As the Senate trio of Kerry, Graham, and Lieberman announced that comprehensive green economy legislation will be unveiled April 26, ten Rust Belt Democratic senators outlined their principles for manufacturing-related provisions. Led by Sen. Sherrod Brown (D-OH), the senators say that “leadership in the new clean energy economy” is a “contest that America cannot afford to lose”:
A strong manufacturing base is crucial if the United States is to build the clean energy technologies of the future and achieve energy independence. It is essential that any clean energy legislation include a package of provisions that strengthens American manufacturing competitiveness, creates new opportunities for clean energy jobs, and defends against the threat of carbon leakage by maintaining a level playing field for domestic manufacturers.
These “Brown Dog” senators — Brown, Debbie Stabenow (D-MI), Carl Levin (D-MI), Robert Casey Jr. (D-PA), Arlen Specter (D-PA), Mark Warner (D-VA), Claire McCaskill (D-MO), Evan Bayh (D-IN), Kay Hagan (D-NC), Robert Byrd (D-WV) — have been among the most skeptical of Democrats about climate legislation, raising spurious concerns that limits on coal and oil pollution would harm their states’ economies. They finally appear to have turned the corner, recognizing that being shackled to the dirty fuels of the past is the true threat to the future of American manufacturing jobs.

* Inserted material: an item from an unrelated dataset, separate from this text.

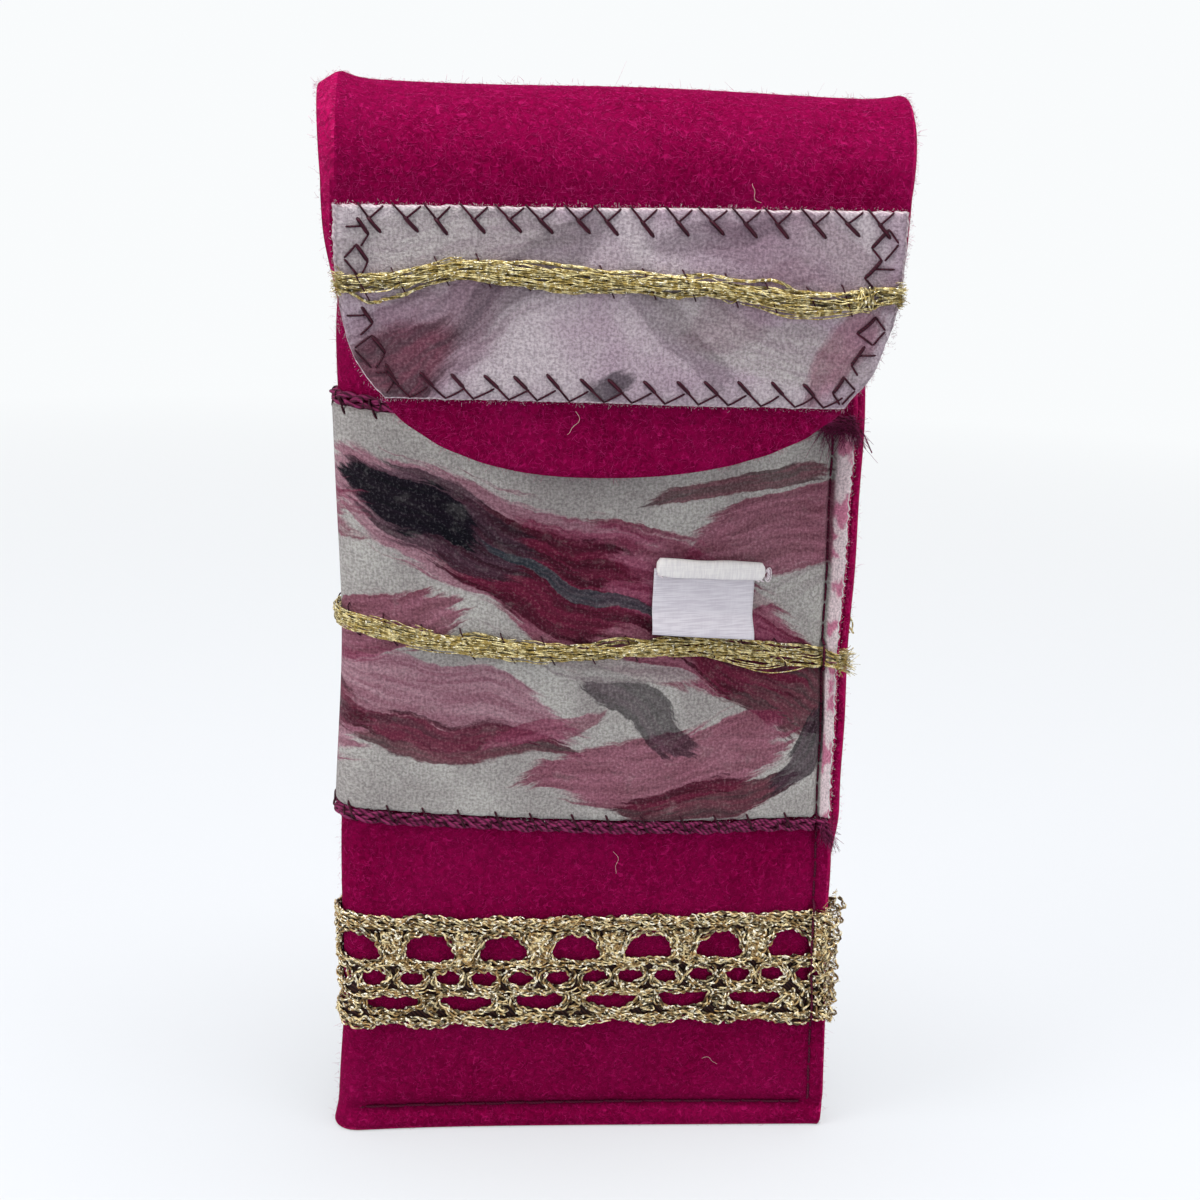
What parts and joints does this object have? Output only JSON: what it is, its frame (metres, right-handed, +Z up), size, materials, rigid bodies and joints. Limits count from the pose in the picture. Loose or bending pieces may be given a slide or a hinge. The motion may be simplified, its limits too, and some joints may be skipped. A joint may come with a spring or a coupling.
{
  "type": "felt glasses case",
  "caption": "Soft upright felt glasses case: a sewn pouch with a fold-over flap that opens at the top, with a velvet patch, gold yarn, lace band and blank woven label.",
  "frame": {"origin": "Centre of the base of the bounding box. The case stands upright on its bottom seam, flap closed.", "axes": "+X is to the right as one faces the front, +Y runs from the front to the back (the front faces -Y), +Z is up."},
  "size_m": [0.0958, 0.0367, 0.188],
  "materials": {
    "felt": "thick fuzzy magenta wool felt",
    "velvet": "printed velvet, marbled grey, rose and near black",
    "gold_yarn": "twisted metallic gold yarn",
    "gold_lace": "metallic gold braided lace",
    "plum_yarn": "soft plum yarn",
    "thread": "dark burgundy sewing thread",
    "label": "bare white woven ribbon",
    "nickel": "nickel-plated press stud"
  },
  "bodies": {
    "case": {"felt_body": "felt", "body_velvet_patch": "velvet", "body_gold_yarn": "gold_yarn", "top_plum_yarn": "plum_yarn", "bottom_plum_yarn": "plum_yarn", "gold_lace_band": "gold_lace", "side_seam_thread_front": "thread", "side_seam_thread_back": "thread", "bottom_seam_thread_front": "thread", "bottom_seam_thread_back": "thread", "body_yarn_couching": "thread", "top_plum_couching": "thread", "bottom_plum_couching": "thread", "blank_label": "label", "label_stitch_left": "thread", "label_stitch_right": "thread", "press_stud_socket": "nickel", "socket_stitch_1": "thread", "socket_stitch_2": "thread", "socket_stitch_3": "thread", "socket_stitch_4": "thread"},
    "bend_back": {"flap_fold_back": "felt"},
    "bend_front": {"flap_fold_front": "felt"},
    "flap": {"flap_panel": "felt", "flap_velvet_patch": "velvet", "flap_gold_yarn": "gold_yarn", "flap_yarn_couching": "thread", "flap_upper_feather_stitch": "thread", "flap_lower_feather_stitch": "thread", "press_stud_ball": "nickel", "ball_stitch_1": "thread", "ball_stitch_2": "thread", "ball_stitch_3": "thread", "ball_stitch_4": "thread"}
  },
  "joints": [
    {"name": "flap_bend_1", "type": "hinge", "parent": "case", "child": "bend_back", "pos_m": [0.00118, 0.01494, 0.18021], "axis": [-1, 0, 0], "range_deg": [0, 66]},
    {"name": "flap_bend_2", "type": "hinge", "parent": "bend_back", "child": "bend_front", "pos_m": [0.00118, 0.00145, 0.188], "axis": [-1, 0, 0], "range_deg": [0, 66]},
    {"name": "flap_bend_3", "type": "hinge", "parent": "bend_front", "child": "flap", "pos_m": [0.00118, -0.01204, 0.18021], "axis": [-1, 0, 0], "range_deg": [0, 66]}
  ],
  "couplings": [
    {"joint": "flap_bend_2", "follows": "flap_bend_1", "ratio": 1},
    {"joint": "flap_bend_3", "follows": "flap_bend_1", "ratio": 1}
  ]
}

Their list of policy prescriptions for “how to bolster manufacturing jobs and ensure the global competitiveness of American industry” falls into three broad categories — investment, economic protection, and harmonization with existing law — including total preemption of existing state and federal law. In many cases, the language is sufficiently vague (the word “should” appears 17 times) to allow for some flexibility. Here’s a summary of their “plan to address the challenges that face manufacturing”:
— Investment: The Brown Dogs call for a comprehensive suite of clean-energy “financial assistance mechanisms” including a “manufacturing revolving loan fund” and “tax incentives to encourage capital investments in efficiency and clean energy technology.” They also request “substantial federal support” for “low-carbon industrial technologies,” which is not defined. All such programs should “recognize and prioritize the use of domestically produced products and materials.”
— Economic Protection: The Brown Dogs want legislation that will “contain costs for manufacturers while ensuring emissions reductions and incentives for clean energy investments, by including a firm price collar, sufficient offsets, a regionally equitable distribution of allowances, reasonable emissions targets and timetables, and a pathway for the development, demonstration, and deployment of carbon capture and sequestration technologies.” They also request a “phase-in” for industrial pollution, presumably before being subject to mandatory pollution reductions, and “allowance rebates” directed to “efficiency and low-carbon energy investments” for energy-intensive, trade-exposed industries. Finally, the Brown Dogs call for border tariffs on products from countries that do not limit their global warming pollution, and economic support and training for workers and communities.
— Harmonization and Preemption: Putting themselves at odds with other Democratic senators and with states-rights advocates, the Brown Dogs say that new “federal laws should prevail” over “existing state laws and initiatives” and “supersede existing federal law and avoid overlapping regulations.” Any international agreement should “preserve our nation’s ability to take unilateral border actions to prevent carbon leakage, and “all major economies should adopt ambitious, quantified, measurable, reportable and verifiable national actions.”
These senators misguidedly believe that preempting state efforts and existing Clean Air Act permitting provisions would help industry instead of providing the regional and jurisdictional flexibility necessary for our complex economy. This request puts them in direct conflict with the states who have taken the lead on clean energy policies, who have no interest in being forced to dismantle successful programs to build a green economy. Hopefully they will learn that there is a better path that respects states’ rights and the predictable, existing framework of the Clean Air Act.
It will also be a challenge for legislators to devise green industrial policy that meets the economic protection conditions laid out without providing windfalls to legacy polluters. The purpose of clean energy policy should be to reset the terms of competition to reward efficiency, innovation, and job creation — not to give taxpayer subsidies to corporate polluters who refuse to invest in the future.
That said, these ten senators represent a significant portion of the conservative Democratic energy bloc, their embrace of green economic policy is a major transformation. Their knowledge and passion for rebuilding American industry can result in stronger policy — and the necessary votes to block a partisan, polluter-driven filibuster.